I remember like it was yesterday.
I was on my way into NYC to get a visa for the Ukraine, in hopes of spending Rosh Hashanah in Uman for the first time with thousands of others by the grave of Rebbe Nachman.
I stopped by parents’ house on the way, to retrieve my passport which I had left there. As I was about to leave, the phone rang. Though I didn’t usually pick up their phone, this time I did. It was my mom. She told me not to go into the city. I asked her why and she told me, “Turn on the television and you’ll see.”
That’s when I saw the first tower in flames.

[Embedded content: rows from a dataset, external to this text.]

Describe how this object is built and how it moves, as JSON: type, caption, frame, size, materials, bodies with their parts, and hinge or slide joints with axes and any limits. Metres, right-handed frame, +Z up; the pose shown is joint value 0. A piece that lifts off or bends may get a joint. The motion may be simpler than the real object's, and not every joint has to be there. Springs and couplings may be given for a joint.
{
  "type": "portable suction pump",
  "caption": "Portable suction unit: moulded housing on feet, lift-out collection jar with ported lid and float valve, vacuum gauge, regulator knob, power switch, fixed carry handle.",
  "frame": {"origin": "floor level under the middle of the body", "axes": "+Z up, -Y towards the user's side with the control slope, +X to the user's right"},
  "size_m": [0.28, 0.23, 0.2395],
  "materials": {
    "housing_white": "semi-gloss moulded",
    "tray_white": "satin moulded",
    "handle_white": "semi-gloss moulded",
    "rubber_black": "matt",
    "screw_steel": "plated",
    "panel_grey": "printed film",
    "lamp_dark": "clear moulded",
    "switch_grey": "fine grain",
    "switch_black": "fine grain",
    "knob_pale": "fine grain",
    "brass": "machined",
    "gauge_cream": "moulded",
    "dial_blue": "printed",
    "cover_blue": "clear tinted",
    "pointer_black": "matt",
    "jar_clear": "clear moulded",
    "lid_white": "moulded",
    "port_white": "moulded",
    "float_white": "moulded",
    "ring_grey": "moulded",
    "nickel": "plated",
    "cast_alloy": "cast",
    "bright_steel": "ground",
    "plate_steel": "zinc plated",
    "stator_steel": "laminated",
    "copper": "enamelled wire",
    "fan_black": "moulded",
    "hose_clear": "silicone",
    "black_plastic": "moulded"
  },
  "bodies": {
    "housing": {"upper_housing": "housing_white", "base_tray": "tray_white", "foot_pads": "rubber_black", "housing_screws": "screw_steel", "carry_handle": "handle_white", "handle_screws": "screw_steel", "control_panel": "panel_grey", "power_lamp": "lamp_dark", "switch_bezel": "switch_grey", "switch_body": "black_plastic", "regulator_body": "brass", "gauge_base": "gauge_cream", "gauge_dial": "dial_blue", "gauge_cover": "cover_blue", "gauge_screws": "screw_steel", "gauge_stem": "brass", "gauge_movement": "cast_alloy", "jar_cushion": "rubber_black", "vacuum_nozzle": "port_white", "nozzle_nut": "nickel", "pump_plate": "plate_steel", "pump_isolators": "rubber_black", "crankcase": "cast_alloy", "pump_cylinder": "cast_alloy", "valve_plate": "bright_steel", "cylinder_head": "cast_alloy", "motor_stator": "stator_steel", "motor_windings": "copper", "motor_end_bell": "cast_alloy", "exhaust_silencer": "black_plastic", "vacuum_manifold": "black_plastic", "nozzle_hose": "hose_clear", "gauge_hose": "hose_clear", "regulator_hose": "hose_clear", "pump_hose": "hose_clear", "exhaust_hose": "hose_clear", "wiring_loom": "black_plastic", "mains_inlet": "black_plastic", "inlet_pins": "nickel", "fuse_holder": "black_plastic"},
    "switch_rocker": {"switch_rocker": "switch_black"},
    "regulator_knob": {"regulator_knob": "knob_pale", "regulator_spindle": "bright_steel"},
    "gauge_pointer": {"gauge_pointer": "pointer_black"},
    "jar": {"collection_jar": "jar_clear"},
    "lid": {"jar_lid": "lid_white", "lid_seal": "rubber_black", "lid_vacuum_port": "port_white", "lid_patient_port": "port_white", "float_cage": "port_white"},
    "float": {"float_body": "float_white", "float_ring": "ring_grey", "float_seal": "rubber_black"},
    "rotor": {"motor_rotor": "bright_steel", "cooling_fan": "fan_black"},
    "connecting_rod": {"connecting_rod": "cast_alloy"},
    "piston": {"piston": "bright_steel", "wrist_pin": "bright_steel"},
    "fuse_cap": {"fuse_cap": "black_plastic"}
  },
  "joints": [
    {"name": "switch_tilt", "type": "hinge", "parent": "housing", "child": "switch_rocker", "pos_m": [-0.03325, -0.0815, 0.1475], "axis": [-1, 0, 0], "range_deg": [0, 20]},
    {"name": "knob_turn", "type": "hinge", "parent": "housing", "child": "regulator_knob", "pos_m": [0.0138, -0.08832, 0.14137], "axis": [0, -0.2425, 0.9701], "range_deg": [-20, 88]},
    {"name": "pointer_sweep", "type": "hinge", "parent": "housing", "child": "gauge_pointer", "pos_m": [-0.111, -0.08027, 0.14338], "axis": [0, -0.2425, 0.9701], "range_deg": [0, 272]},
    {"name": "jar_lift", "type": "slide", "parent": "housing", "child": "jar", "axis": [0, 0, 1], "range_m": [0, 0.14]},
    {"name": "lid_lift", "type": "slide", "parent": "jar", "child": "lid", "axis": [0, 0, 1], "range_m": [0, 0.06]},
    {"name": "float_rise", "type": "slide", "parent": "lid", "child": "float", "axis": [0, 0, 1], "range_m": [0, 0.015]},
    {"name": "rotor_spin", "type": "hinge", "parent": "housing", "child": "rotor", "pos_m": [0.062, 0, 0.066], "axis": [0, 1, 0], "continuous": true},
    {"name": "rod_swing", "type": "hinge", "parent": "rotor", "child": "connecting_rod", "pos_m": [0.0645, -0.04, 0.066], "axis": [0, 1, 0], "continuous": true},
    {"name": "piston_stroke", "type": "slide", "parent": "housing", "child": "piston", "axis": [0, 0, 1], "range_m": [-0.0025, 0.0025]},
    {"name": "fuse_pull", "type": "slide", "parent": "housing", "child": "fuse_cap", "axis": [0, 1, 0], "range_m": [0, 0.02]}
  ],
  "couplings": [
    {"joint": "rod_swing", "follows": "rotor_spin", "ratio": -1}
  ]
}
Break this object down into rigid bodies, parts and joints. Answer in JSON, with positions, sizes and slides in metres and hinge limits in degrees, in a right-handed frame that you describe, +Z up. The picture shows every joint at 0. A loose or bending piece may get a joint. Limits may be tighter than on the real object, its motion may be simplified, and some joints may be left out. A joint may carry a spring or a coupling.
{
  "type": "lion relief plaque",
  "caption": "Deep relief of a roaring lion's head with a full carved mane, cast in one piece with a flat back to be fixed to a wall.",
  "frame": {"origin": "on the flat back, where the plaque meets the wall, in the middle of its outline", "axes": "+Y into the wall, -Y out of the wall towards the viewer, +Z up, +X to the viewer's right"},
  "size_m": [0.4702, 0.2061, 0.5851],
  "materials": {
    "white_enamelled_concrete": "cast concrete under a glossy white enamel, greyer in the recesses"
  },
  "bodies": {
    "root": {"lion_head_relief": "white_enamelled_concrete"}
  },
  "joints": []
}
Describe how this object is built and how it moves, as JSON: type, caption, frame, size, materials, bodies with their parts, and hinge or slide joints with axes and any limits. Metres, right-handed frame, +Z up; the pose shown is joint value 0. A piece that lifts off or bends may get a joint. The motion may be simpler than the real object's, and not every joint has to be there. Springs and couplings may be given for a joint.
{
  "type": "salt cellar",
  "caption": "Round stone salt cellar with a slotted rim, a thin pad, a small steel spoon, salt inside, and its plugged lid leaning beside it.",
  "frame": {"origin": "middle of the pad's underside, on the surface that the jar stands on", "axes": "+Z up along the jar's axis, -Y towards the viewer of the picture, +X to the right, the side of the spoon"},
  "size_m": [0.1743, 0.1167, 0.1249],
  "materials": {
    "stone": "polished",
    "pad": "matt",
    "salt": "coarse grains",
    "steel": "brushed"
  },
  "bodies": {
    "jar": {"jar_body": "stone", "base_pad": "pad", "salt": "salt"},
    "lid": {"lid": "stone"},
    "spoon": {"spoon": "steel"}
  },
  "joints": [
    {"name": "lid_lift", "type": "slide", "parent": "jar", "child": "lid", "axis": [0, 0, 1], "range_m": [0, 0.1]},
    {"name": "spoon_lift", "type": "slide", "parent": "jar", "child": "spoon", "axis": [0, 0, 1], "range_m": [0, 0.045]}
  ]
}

We didn’t yet know that America was in the middle of well planned terror attack.
A few minutes later, I watched in absolute shock and horror as the second plane crashed into the second tower.
Within about 90 minutes both towers had dropped to the ground.
The world stood still.
That was a Tuesday morning.
A few days later, on Shabbat, everybody was talking about it.
“It” meaning, of course, the attacks and the new reality we had suddenly entered. But there was another “it” that everyone couldn’t believe and couldn’t stop talking about.
This second “it” was the fact that the Torah portion that week, Ki Tavo, which is this week’s Torah portion, enumerates a horrifying and long list of curses that will come upon the world if we don’t do what we are meant to do in this world.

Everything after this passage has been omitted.